In terms of enforcement activity, the CFTC has significantly increased its coordination with other agencies, filing fourteen actions in parallel with criminal actions brought by other entities in 2018. This number eclipsed the total from the previous five years combined. These actions primarily are spoofing cases, but also include retail and virtual currency fraud, manipulation of global benchmarks, and investigatory obstruction. Just this past month, the CFTC coordinated civil enforcement actions against two individuals indicted by the U.S. Department of Justice for engaging in a spoofing scheme to artificially affect the prices of precious metals in order to maximize trading profits and minimize losses.

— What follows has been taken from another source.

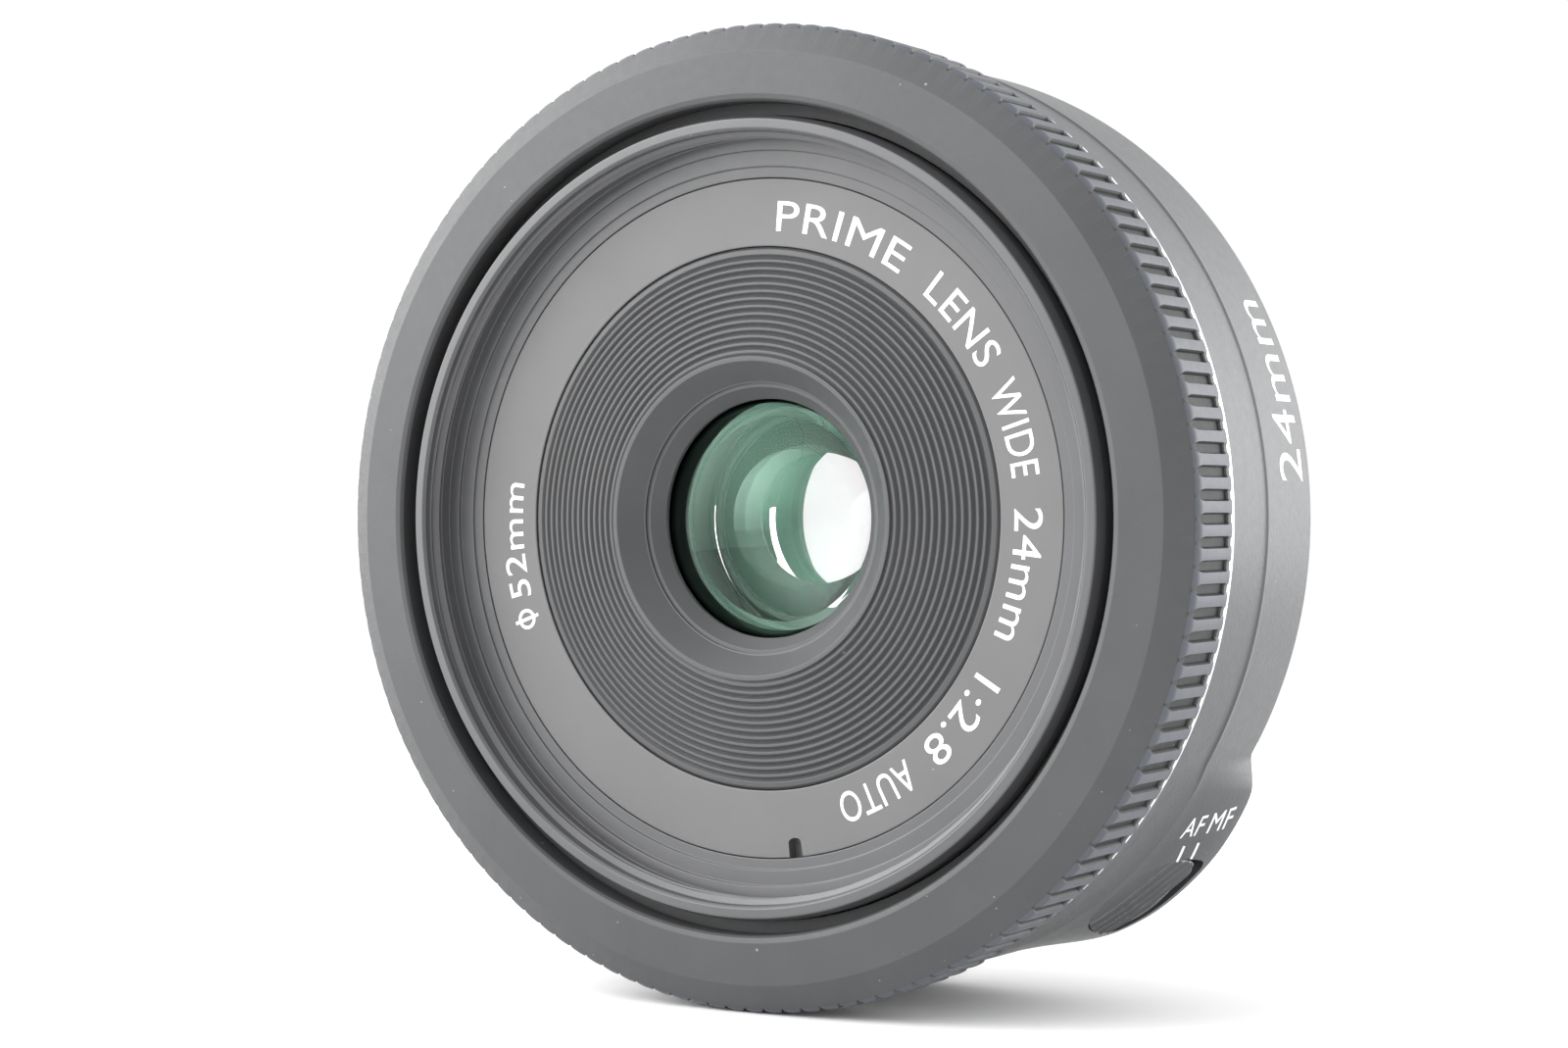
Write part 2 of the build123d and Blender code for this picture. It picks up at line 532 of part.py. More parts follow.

Going forward, those regulated by the SEC and CFTC can expect these two regulators to continue refining innovative approaches to enforcement, with the specific areas of enforcement remaining consistent – cybersecurity, retail investor protection, insider trading, market manipulation, money laundering, foreign bribery, and disclosure enforcement. The SEC has taken great pride in its advancements in data analytics, self-reporting initiatives, and programs designed to protect the most vulnerable retail protectors. The CFTC, meanwhile, is charging ahead with a spirit of regulatory burden sharing and coordination. Whether this will translate into increased regulation, smarter regulation, or both come 2020 remains to be seen.